These sections continue Wittgenstein's dissolution of the problem of other minds and come as close as any to specifying the attitude toward the mental that he has displayed throughout the book.
§§295-303. 3rd person ascriptions on the model of 1st person ascriptions. If we feel forced to think that we ascribe to others "something" which we find in ourselves, this is a picture that forces itself on us rather than a self-evident truth (§§295, 299). Indeed, it would not be easy to think of someone else's sensations on analogy with one's own, nor is there room for the doubt that would give such analogical reasoning its point (§§302, 303).

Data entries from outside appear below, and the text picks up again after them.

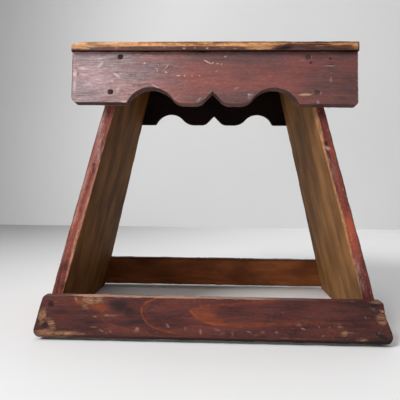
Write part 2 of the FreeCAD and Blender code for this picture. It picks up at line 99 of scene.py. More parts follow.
def finished_piece(name, board, material, slot, *nodes):
    """Turn a board into a piece of the stool that stands for its CAD nodes."""
    mesh = bpy.data.meshes.new(name)
    board.to_mesh(mesh)
    board.free()
    mesh.shade_smooth()
    mesh.materials.append(material)
    piece = bpy.data.objects.new(name, mesh)
    bpy.context.scene.collection.objects.link(piece)
    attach(piece, "root")
    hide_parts(*nodes)
    return piece


def linear(code):
    """An sRGB hex colour as linear red, green, blue and alpha."""
    shares = [int(code[i:i + 2], 16) / 255 for i in (1, 3, 5)]
    return [s / 12.92 if s <= 0.04045 else ((s + 0.055) / 1.055) ** 2.4 for s in shares] + [1.0]


def add(tree, kind, inputs=None, **settings):
    """Add a shader node; each input is given a value or the socket that feeds it."""
    made = tree.nodes.new(f"ShaderNode{kind}")
    for word, setting in settings.items():
        setattr(made, word, setting)
    for socket, given in (inputs or {}).items():
        if isinstance(given, bpy.types.NodeSocket):
            tree.links.new(given, made.inputs[socket])
        else:
            made.inputs[socket].default_value = given
    return made


def points_of(piece):
    """A piece's points in millimetres, the directions it faces there and how far they lie from an arris."""
    count = len(piece.data.vertices)
    places, facing, away = np.empty(count * 3), np.empty(count * 3), np.empty(count)
    piece.data.vertices.foreach_get("co", places)
    piece.data.vertex_normals.foreach_get("vector", facing)
    piece.data.attributes["arris"].data.foreach_get("value", away)
    return places.reshape(-1, 3) / MM, facing.reshape(-1, 3), away


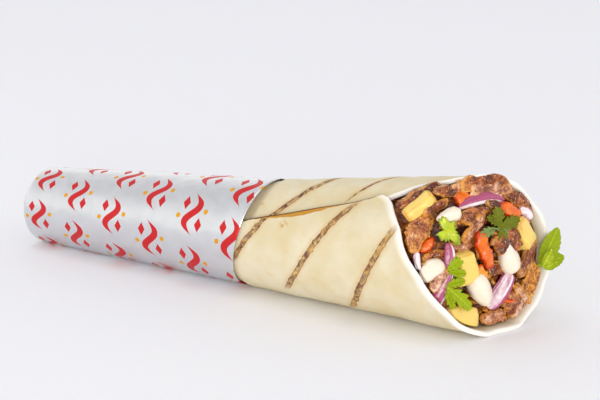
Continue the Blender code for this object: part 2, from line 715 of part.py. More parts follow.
clear_scene()
sandwich = bpy.data.collections.new("shawarma_sandwich")
bpy.context.scene.collection.children.link(sandwich)
foil_sleeve()
bread_sheet("flatbread", 0.0, ROLL_ANGLE)
fit_together(
    leaves_and_herbs()
    + white_pieces()
    + fries()
    + tomatoes()
    + onions()
    + meat_slices()
    + [meat_heap()],
    room_for_bread(),
)
for obj in sandwich.objects:
    obj.matrix_world = Matrix.Translation(CENTRING) @ obj.matrix_world
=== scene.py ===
"""The looks of a shawarma sandwich: flatbread round meat, fries, vegetables and herbs, in a foil sleeve.

The roll lies along X on z = 0, with its closed end at -X and its mouth at +X, turned towards -Y. Angles round
the roll run from the near side, -Y, up over the top. Lengths are in metres unless a name says otherwise.
"""

import json
import logging
import math
from dataclasses import dataclass, field
from enum import Enum
from typing import Any

import bpy
import numpy as np
from bpy.types import Material, NodeSocket, NodeTree, Object
from mathutils import Matrix, Vector, noise

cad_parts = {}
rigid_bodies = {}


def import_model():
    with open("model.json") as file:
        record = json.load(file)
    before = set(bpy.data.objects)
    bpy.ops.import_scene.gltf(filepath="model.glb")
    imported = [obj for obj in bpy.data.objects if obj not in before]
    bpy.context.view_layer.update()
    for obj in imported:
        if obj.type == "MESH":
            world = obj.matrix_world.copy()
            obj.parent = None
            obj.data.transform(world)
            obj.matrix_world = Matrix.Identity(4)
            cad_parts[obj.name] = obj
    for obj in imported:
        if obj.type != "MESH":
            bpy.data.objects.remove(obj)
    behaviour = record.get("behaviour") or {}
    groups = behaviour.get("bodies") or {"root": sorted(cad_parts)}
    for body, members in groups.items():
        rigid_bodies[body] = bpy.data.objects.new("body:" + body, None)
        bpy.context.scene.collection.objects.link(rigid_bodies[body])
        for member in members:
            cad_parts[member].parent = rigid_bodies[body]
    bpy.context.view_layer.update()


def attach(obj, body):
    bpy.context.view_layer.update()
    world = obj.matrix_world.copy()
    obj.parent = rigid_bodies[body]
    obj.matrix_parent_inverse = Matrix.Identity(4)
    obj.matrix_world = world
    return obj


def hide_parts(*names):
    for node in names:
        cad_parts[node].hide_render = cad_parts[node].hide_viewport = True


LOG = logging.getLogger("shawarma")
MM = 0.001
CENTRING = Vector((-0.2 * MM, -3.9 * MM, 0.0))  # where the roll's own axis starts in the row frame
Stops = tuple[tuple[float, str], ...]  # the places and hex colours of a colour ramp

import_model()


# ---------------------------------------------------------------- small helpers


def smooth_step(low: float, high: float, value: float) -> float:
    """0 below low, 1 above high, and a smooth rise between."""
    t = min(1.0, max(0.0, (value - low) / (high - low)))
    return t * t * (3 - 2 * t)


def fractal(point: Vector, octaves: int = 3) -> float:
    """Fractal noise of about -1 to 1 at a point given in units of its largest feature."""
    return noise.fractal(point, 1.0, 2.0, octaves)


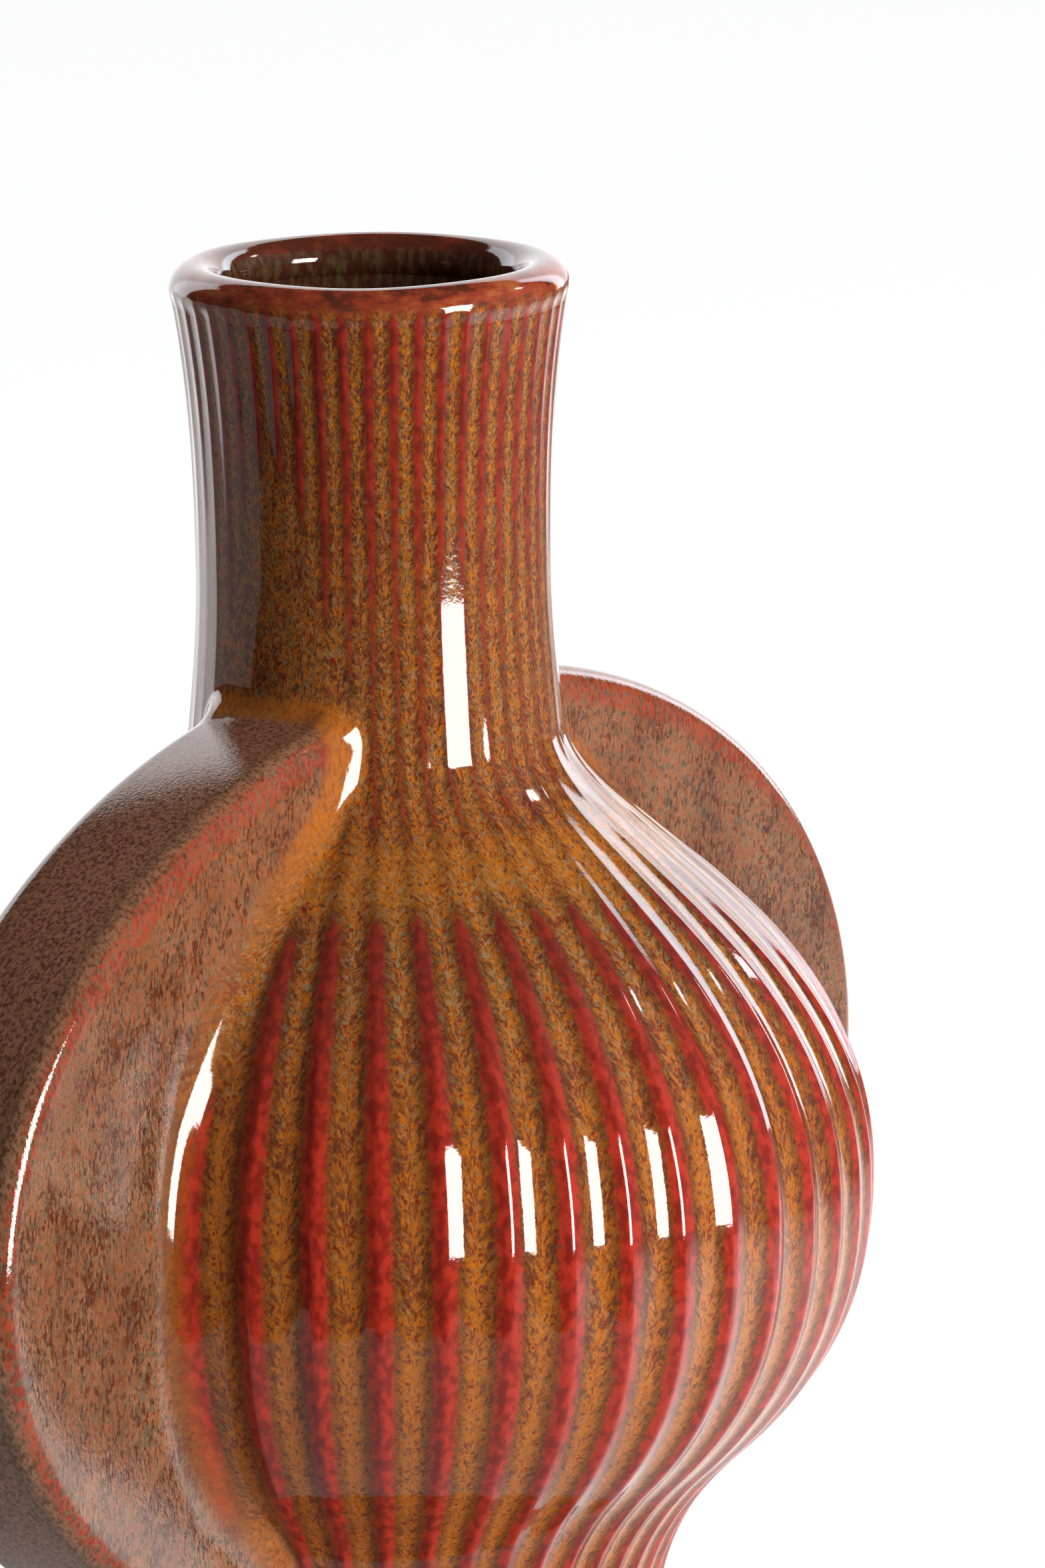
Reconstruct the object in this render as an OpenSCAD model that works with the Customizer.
// Winged bottle vase in glazed stoneware. A fluted, onion-shaped bulb stands on a flared foot and
// carries a slender fluted neck. An upright oval disc runs through the bulb and shows on both sides
// as two smooth hollow wings. Millimetres, +Z up, origin at the centre of the ground plane,
// wings along +X and -X.

/* [Heights] */
// Height of the waist between foot and bulb
waist_h = 47; // [38:1:54]
// Height of the widest circle of the bulb
belly_h = 131; // [118:1:142]
// Height where the shoulder turns into the neck
neck_root_h = 215; // [205:1:224]
// Height of the narrowest circle of the neck
neck_waist_h = 243; // [234:1:256]
// Height of the centre of the rolled lip
lip_h = 295; // [280:1:320]

/* [Diameters] */
// Outer diameter of the foot where it stands
foot_d = 122; // [112:1:140]
// Diameter of the waist
waist_d = 99.6; // [90:0.2:110]
// Largest diameter of the bulb
belly_d = 180; // [165:1:195]
// Diameter at the root of the neck
neck_root_d = 68.6; // [66:0.2:76]
// Smallest diameter of the neck
neck_waist_d = 65; // [64:0.5:70]
// Diameter of the bore in the neck
mouth_d = 53; // [44:0.5:54]
// Diameter of the roll that forms the lip
lip_roll_d = 10; // [8:0.5:11]

/* [Walls] */
// Wall of bulb and foot
wall = 7; // [5:0.5:9]
// Wall of the hollow wings
wing_wall = 6; // [4:0.5:8]
// Thickness of the vessel's floor
floor_t = 8; // [5:0.5:12]
// Height of the standing ring
ring_h = 4; // [3:0.5:6]
// Width of the standing ring
ring_w = 9; // [6:0.5:14]
// Depth of the recess under the floor
recess_h = 6; // [4.5:0.5:10]

/* [Fluting] */
// Number of flutes round the body
flutes = 48; // [36:2:56]
// Depth of a flute on the belly
flute_depth = 1.1; // [0.6:0.1:2.4]
// Depth of a flute on the neck
neck_flute_depth = 0.45; // [0.2:0.05:1]
// Length over which the flutes fade out beside a wing
flute_fade = 9; // [5:0.5:14]

/* [Wings] */
// Length of the oval disc, tip to tip
wing_span = 280; // [250:1:310]
// Height of the oval disc
wing_rise = 177; // [168:1:184]
// Thickness of the disc
wing_t = 29; // [22:0.5:34]
// Height of the disc's centre above the belly's widest circle
wing_lift = 4; // [0:0.5:8]
// Radius of the rounded rim corners
wing_corner_r = 4; // [2:0.5:8]
// Radius of the cove where a wing grows out of the bulb
cove_r = 9; // [4:0.5:12]
// How far each wing face is dished
wing_dish = 0.8; // [0:0.1:1.5]
// Diameter of the firing vent from each wing into the bulb
vent_d = 6; // [4:0.5:10]
// Height of the vents above the belly's widest circle
vent_lift = 20; // [8:1:30]

/* [Hidden] */

$fn = 96;
glaze = [0.60, 0.29, 0.10];
glaze_dark = [0.45, 0.25, 0.14];
glaze_red = [0.60, 0.15, 0.10];
bare_clay = [0.78, 0.68, 0.56];

overrun = 1;
foot_r = foot_d / 2;
waist_r = waist_d / 2;
belly_r = belly_d / 2;
neck_root_r = neck_root_d / 2;
neck_waist_r = neck_waist_d / 2;
mouth_r = mouth_d / 2;
lip_roll_r = lip_roll_d / 2;
lip_ring_r = mouth_r + lip_roll_r;

// The lip sits on the neck half a roll radius below its own centre
lip_seat_share = 0.5;
lip_seat_h = lip_h - lip_roll_r * lip_seat_share;
neck_top_r = lip_ring_r + lip_roll_r * sqrt(1 - lip_seat_share * lip_seat_share);

// Stations of the outline between the sizes above: share of height, share of radius, and slope as
// a multiple of the mean slope of that stretch
hip_shares = [0.405, 0.428, 2.41];
shoulder_shares = [0.595, 0.427, 1.60];
throat_shares = [0.833, 0.837, 1.68];
neck_root_slope_share = 0.15;
foot_slope_share = 1.7;
lip_slope_share = 2.6;

function between(h0, r0, h1, r1, s) =
    [h0 + (h1 - h0) * s[0], r0 + (r1 - r0) * s[1], s[2] * (r1 - r0) / (h1 - h0)];
rise_slope = (neck_root_r - belly_r) / (neck_root_h - belly_h);
// Each station is [height, radius, slope of the outline]
stations = [
    [0, foot_r, foot_slope_share * (waist_r - foot_r) / waist_h],
    [waist_h, waist_r, 0],
    between(waist_h, waist_r, belly_h, belly_r, hip_shares),
    [belly_h, belly_r, 0],
    between(belly_h, belly_r, neck_root_h, neck_root_r, shoulder_shares),
    between(belly_h, belly_r, neck_root_h, neck_root_r, throat_shares),
    [neck_root_h, neck_root_r, rise_slope * neck_root_slope_share],
    [neck_waist_h, neck_waist_r, 0],
    [lip_seat_h, neck_top_r, lip_slope_share * (neck_top_r - neck_waist_r) / (lip_seat_h - neck_waist_h)]
];

function span_at(z, i = 0) =
    i >= len(stations) - 2 || z < stations[i + 1][0] ? i : span_at(z, i + 1);
// Cubic curve through the two stations on either side of height z
function hermite(a, b, t) =
    let (h = b[0] - a[0], u = 1 - t)
    a[1] * (1 + 2 * t) * u * u + a[2] * h * t * u * u
    + b[1] * (3 - 2 * t) * t * t - b[2] * h * t * t * u;
function outline_r(z) =
    let (i = span_at(z), a = stations[i], b = stations[i + 1])
    hermite(a, b, (z - a[0]) / (b[0] - a[0]));
function lerp(a, b, t) = a + (b - a) * t;
function clamp01(x) = max(0, min(1, x));
function ease(x) = let (t = clamp01(x)) t * t * (3 - 2 * t);

// The oval disc
wing_a = wing_span / 2;
wing_b = wing_rise / 2;
wing_z = belly_h + wing_lift;
wing_half = wing_t / 2;
wing_top = wing_z + wing_b;
wing_bottom = wing_z - wing_b;
vent_h = belly_h + vent_lift;
vent_r = outline_r(vent_h);

// A flute is a hollow between two narrow ridges: 0 on the ridge, 1 in the middle of the hollow
steps_per_flute = 3;
flute_angle = 360 / flutes;
function hollow(u) = 1 - pow(2 * u - 1, 2);
// Flute depth follows the radius between its two set values
function depth_at(r) =
    lerp(neck_flute_depth, flute_depth, clamp01((r - neck_waist_r) / (belly_r - neck_waist_r)));
// The flutes fade beside the wings, and come back above and below the disc
function fade_at(r, angle, z) =
    let (side = (abs(r * sin(angle)) - wing_half) / flute_fade,
         above = (z - wing_top) / flute_fade,
         below = (wing_bottom - z) / flute_fade)
    max(ease(side), ease(above), ease(below));
function skin_r(r, angle, z, u) = r - depth_at(r) * hollow(u) * fade_at(r, angle, z);
function skin_point(r, z, k) =
    let (angle = flute_angle * (0.5 + k / steps_per_flute),
         u = (k % steps_per_flute) / steps_per_flute,
         s = skin_r(r, angle, z, u))
    [s * cos(angle), s * sin(angle), z];

// Ring heights of each member, as shares of its own height
foot_ring_shares = [0, 0.2, 0.4, 0.6, 0.8, 1];
bowl_ring_shares = [0, 0.1, 0.2, 0.32, 0.46, 0.62, 0.8, 1];
shoulder_ring_shares = [0, 0.2, 0.36, 0.5, 0.62, 0.74, 0.84, 0.92, 1];
neck_ring_shares = [0, 0.05, 0.11, 0.19, 0.32, 0.5, 0.68, 0.84, 1];
function heights(z0, z1, shares) = [for (s = shares) lerp(z0, z1, s)];
foot_heights = heights(ring_h, waist_h, foot_ring_shares);
bowl_heights = heights(waist_h, belly_h, bowl_ring_shares);
shoulder_heights = heights(belly_h, neck_root_h, shoulder_ring_shares);
neck_heights = heights(neck_root_h, lip_seat_h, neck_ring_shares);

// Solid with the fluted skin between the first and the last of the heights
module fluted_solid(hs) {
    n = flutes * steps_per_flute;
    last = len(hs) - 1;
    points = [for (z = hs) for (k = [0 : n - 1]) skin_point(outline_r(z), z, k)];
    bottom = [for (k = [0 : n - 1]) k];
    top = [for (k = [n - 1 : -1 : 0]) last * n + k];
    sides = [
        for (i = [0 : last - 1]) for (k = [0 : n - 1])
            let (a = i * n + k, b = i * n + (k + 1) % n)
            each [[a, a + n, b], [b, a + n, b + n]]
    ];
    polyhedron(points, concat(sides, [bottom, top]), convexity = 6);
}

// Plain solid of revolution on the same outline, moved inwards by inset and run on past its ends
module outline_solid(hs, inset, below, above) {
    last = len(hs) - 1;
    rotate_extrude()
        polygon(concat(
            [[0, hs[0] - below], [outline_r(hs[0]) - inset, hs[0] - below]],
            [for (z = hs) [outline_r(z) - inset, z]],
            [[outline_r(hs[last]) - inset, hs[last] + above], [0, hs[last] + above]]
        ));
}

// Outer radius of the built skin at height z, straight between the rings
function after_first(list) = [for (i = [1 : len(list) - 1]) list[i]];
ring_heights = concat(
    foot_heights,
    after_first(bowl_heights),
    after_first(shoulder_heights),
    after_first(neck_heights)
);
ring_radii = [for (z = ring_heights) [z, outline_r(z)]];
function built_r(z) = lookup(z, ring_radii);

// The wing is a loft of closed loops, one for each height on the seat. Each loop runs along the
// seat on the bulb, out through the cove, over the face and round the rim, and back.
tip_gap = 1;
row_gap = 2;
slope_step = 1;
cove_angles = [0, 30, 60, 90];
face_shares = [0.5];
corner_angles = [0, 45, 90];
seat_shares = [-0.67, -0.33, 0, 0.33, 0.67];
cove_room_share = 0.4;
least_cove = 0.5;

// Point of the oval at angle t, as [distance out, height]
function oval(t, shrink) = [(wing_a - shrink) * cos(t), wing_z + (wing_b - shrink) * sin(t)];
// Angle at which the oval, moved in by shrink, comes as near as gap to the bulb or the neck
function tip_angle(shrink, gap, free, met, tries = 24) =
    tries == 0 ? free :
    let (m = (free + met) / 2, p = oval(m, shrink))
    p[0] > built_r(p[1]) + gap + tip_gap ? tip_angle(shrink, gap, m, met, tries - 1)
        : tip_angle(shrink, gap, free, m, tries - 1);
// Point of the bulb's skin, or gap outside it, at height z and y off the disc's middle plane
function seat_point(z, y, gap) = [sqrt(pow(built_r(z) + gap, 2) - y * y), z];
function outline_slope(z) =
    (outline_r(z + slope_step) - outline_r(z - slope_step)) / (2 * slope_step);
function outline_normal(z) = let (m = outline_slope(z), n = sqrt(1 + m * m)) [1 / n, -m / n];
function at(p, y) = [p[0], y, p[1]];

// Points of the front half of a loop, from the seat to the rim
function half_loop(t, z, shrink, gap, cove) =
    let (
        half = wing_half - shrink,
        corner = min(wing_corner_r, half),
        normal = outline_normal(z),
        rim = oval(t, shrink),
        inner_rim = oval(t, shrink + corner),
        room = (rim - seat_point(z, 0, gap)) * normal,
        c = max(least_cove * cove_room_share, min(cove, room * cove_room_share)),
        cove_end = seat_point(z, half, gap) + normal * c
    )
    concat(
        [for (a = cove_angles)
            let (y = half + c * (1 - sin(a)))
            at(seat_point(z, y, gap) + normal * c * (1 - cos(a)), y)],
        [for (f = face_shares)
            at(lerp(cove_end, inner_rim, f), half - wing_dish * 4 * f * (1 - f))],
        [for (a = corner_angles)
            at(lerp(inner_rim, rim, sin(a)), half - corner * (1 - cos(a)))]
    );
function mirrored(points) =
    [for (i = [len(points) - 1 : -1 : 0]) [points[i][0], -points[i][1], points[i][2]]];
function full_loop(t, z, shrink, gap, cove) =
    let (half = half_loop(t, z, shrink, gap, cove))
    concat(
        half,
        mirrored(half),
        [for (f = seat_shares) at(seat_point(z, f * half[0][1], gap), f * half[0][1])]
    );

// Closed form of the wing, moved in by shrink from its outside and by gap from the bulb.
// Rows between the rings of the bulb keep its skin and the seat on the same straight lines.
module wing_form(shrink, gap, cove, rows_per_ring) {
    t0 = tip_angle(shrink, gap, 0, -90);
    t1 = tip_angle(shrink, gap, 0, 90);
    z0 = oval(t0, shrink)[1];
    z1 = oval(t1, shrink)[1];
    rings_met = [for (z = ring_heights) if (z > z0 + row_gap && z < z1 - row_gap) z];
    coarse = concat([z0], rings_met, [z1]);
    rows = concat(
        [for (i = [0 : len(coarse) - 2]) for (j = [0 : rows_per_ring - 1])
            lerp(coarse[i], coarse[i + 1], j / rows_per_ring)],
        [z1]
    );
    loops = [for (z = rows) full_loop(lerp(t0, t1, (z - z0) / (z1 - z0)), z, shrink, gap, cove)];
    n = len(loops[0]);
    last = len(rows) - 1;
    points = [for (loop = loops) each loop];
    bottom = [for (k = [n - 1 : -1 : 0]) k];
    top = [for (k = [0 : n - 1]) last * n + k];
    sides = [
        for (i = [0 : last - 1]) for (k = [0 : n - 1])
            let (a = i * n + k, b = i * n + (k + 1) % n)
            each [[a, b, a + n], [b, b + n, a + n]]
    ];
    polyhedron(points, concat([bottom, top], sides), convexity = 8);
}

// One hollow wing on the +X side, vented through its back into the bulb
module wing() {
    difference() {
        wing_form(0, 0, cove_r, 2);
        wing_form(wing_wall, wing_wall, least_cove, 1);
        translate([vent_r - wing_wall, 0, vent_h])
            rotate([0, 90, 0])
                cylinder(h = 3 * wing_wall, d = vent_d);
    }
}

module foot_ring() {
    color(bare_clay)
        difference() {
            rotate_extrude()
                polygon([[0, 0], [foot_r, 0], [outline_r(ring_h), ring_h], [0, ring_h]]);
            translate([0, 0, -overrun])
                cylinder(h = ring_h + 2 * overrun, r = foot_r - ring_w);
        }
}

module foot_inside() {
    outline_solid(foot_heights, wall, overrun, overrun);
}

module foot() {
    color(glaze)
        difference() {
            fluted_solid(foot_heights);
            foot_inside();
        }
}

// The floor fills the foot from wall to wall above the recess
module floor_disc() {
    color(glaze_dark)
        intersection() {
            foot_inside();
            translate([0, 0, recess_h])
                cylinder(h = floor_t, r = foot_r);
        }
}

// The bulb is two bowls luted together rim to rim, at its widest circle
module bowl() {
    color(glaze)
        difference() {
            fluted_solid(bowl_heights);
            outline_solid(bowl_heights, wall, overrun, overrun);
        }
}

module shoulder() {
    color(glaze)
        difference() {
            fluted_solid(shoulder_heights);
            outline_solid(shoulder_heights, wall, overrun, overrun);
            for (side = [0, 180])
                rotate([0, 0, side])
                    translate([vent_r - 2 * wall, 0, vent_h])
                        rotate([0, 90, 0])
                            cylinder(h = 3 * wall, d = vent_d);
        }
}

module right_wing() {
    color(glaze_dark)
        wing();
}

module left_wing() {
    color(glaze_dark)
        rotate([0, 0, 180])
            wing();
}

module neck() {
    color(glaze)
        difference() {
            fluted_solid(neck_heights);
            translate([0, 0, neck_root_h - overrun])
                cylinder(h = lip_seat_h - neck_root_h + 2 * overrun, r = mouth_r);
        }
}

module lip() {
    color(glaze_red)
        rotate_extrude()
            intersection() {
                translate([lip_ring_r, lip_h])
                    circle(r = lip_roll_r);
                translate([mouth_r, lip_seat_h])
                    square([lip_roll_d, lip_roll_d]);
            }
}

foot_ring();
foot();
floor_disc();
bowl();
shoulder();
left_wing();
right_wing();
neck();
lip();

§§304-310. Only a picture is rejected. These remarks are not intended as a denial of mental states and processes, only of the picture of them as hidden counterparts to physical states and processes (§§304-305). The real problem lies in the assumption that they are two species of the same genus (§§308). Wittgenstein elsewhere says something comparable about finite and infinite quantities; he rejects the picture of them as two species of the genus number but also rejects attempts to reduce the infinite to finite signs for it and compares such attempts to behaviorism.
§§311-315. Private exhibition. The idea of a private exhibition of sensation is an illusion (§311). We can exhibit sensations only in the way we can exhibit anything else (§§312-313). And introspection is no way to solve philosophical problems (§314).